Johnson made several paintings in collaboration with his fellow American artists Louis Rémy Mignot (1831–1870), Worthington Whittredge (1820–1910), and Jervis McEntee (1828–1891). All three are best known as Hudson River School landscape painters; Johnson painted the figures that people their landscapes and interiors.

Johnson’s earliest collaborations were with Mignot: first in The Hague, where they had met during Johnson’s stay, 1851–1855 (Poort van een Kastel bij Winter [Doorway of a Castle in Winter], c.1851–52), and later in America, when Mignot was developing sketches he had made during his 1857 trip to Ecuador with Frederic Church (Street View in Guayaquil, 1859).

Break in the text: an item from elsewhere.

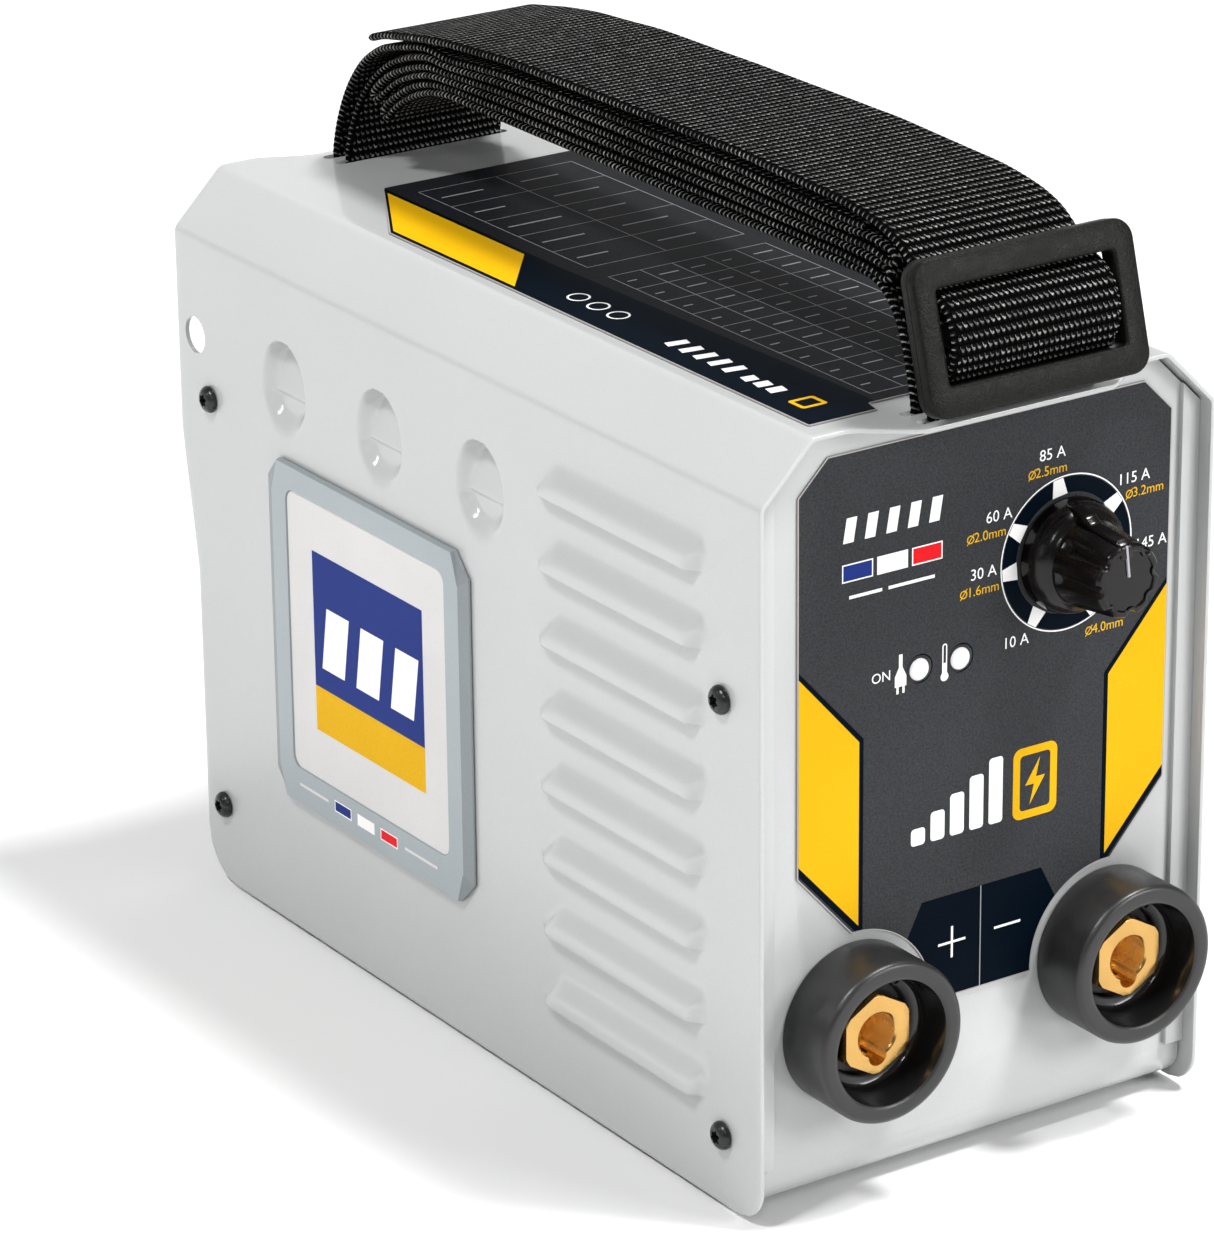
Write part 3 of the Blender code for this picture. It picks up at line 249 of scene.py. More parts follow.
def circle(centre, radius, steps):
    return arc(centre, radius, 0, 360 * (steps - 1) / steps, steps - 1)


def rectangle(low, high):
    return [(low[0], low[1]), (high[0], low[1]), (high[0], high[1]), (low[0], high[1])]


def fillet(points, radii, steps=6, closed=True):
    """The outline with its corners rounded by one radius, or one for each corner."""
    count = len(points)
    if not isinstance(radii, (list, tuple)):
        radii = [radii] * count
    rounded = []
    for i, (point, radius) in enumerate(zip(points, radii)):
        if radius <= 0 or (not closed and i in (0, count - 1)):
            rounded.append(point)
            continue
        corner = Vector(point)
        back = (Vector(points[i - 1]) - corner).normalized()
        ahead = (Vector(points[(i + 1) % count]) - corner).normalized()
        half = back.angle(ahead) / 2
        if half > 1.56:
            rounded.append(point)
            continue
        middle = corner + (back + ahead).normalized() * radius / math.sin(half)
        start = corner + back * radius / math.tan(half) - middle
        swept = start.angle_signed(corner + ahead * radius / math.tan(half) - middle)
        for step in range(steps + 1):
            turned = start.copy()
            turned.rotate(Matrix.Rotation(-swept * step / steps, 2))
            rounded.append(tuple(middle + turned))
    return rounded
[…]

Johnson and McEntee were close confidants. They socialized, traveled together, and exchanged letters across decades; Johnson makes many appearances in McEntee’s diaries. Together, they painted Landscape with Figures, c. 1862 and Children in the Wood (Percival P. and Madeleine Baxter), 1882.

Johnson and Whittredge were longtime friends as well. As young men they lived together in Düsseldorf where both were studying painting, and there worked together in Emanuel Leutze’s studio on Leutze’s monumental painting Washington Crossing the Delaware, 1851. Later in America, c. 1864–65, they collaborated on the interior scenes An Old New England Kitchen and Sunday Morning.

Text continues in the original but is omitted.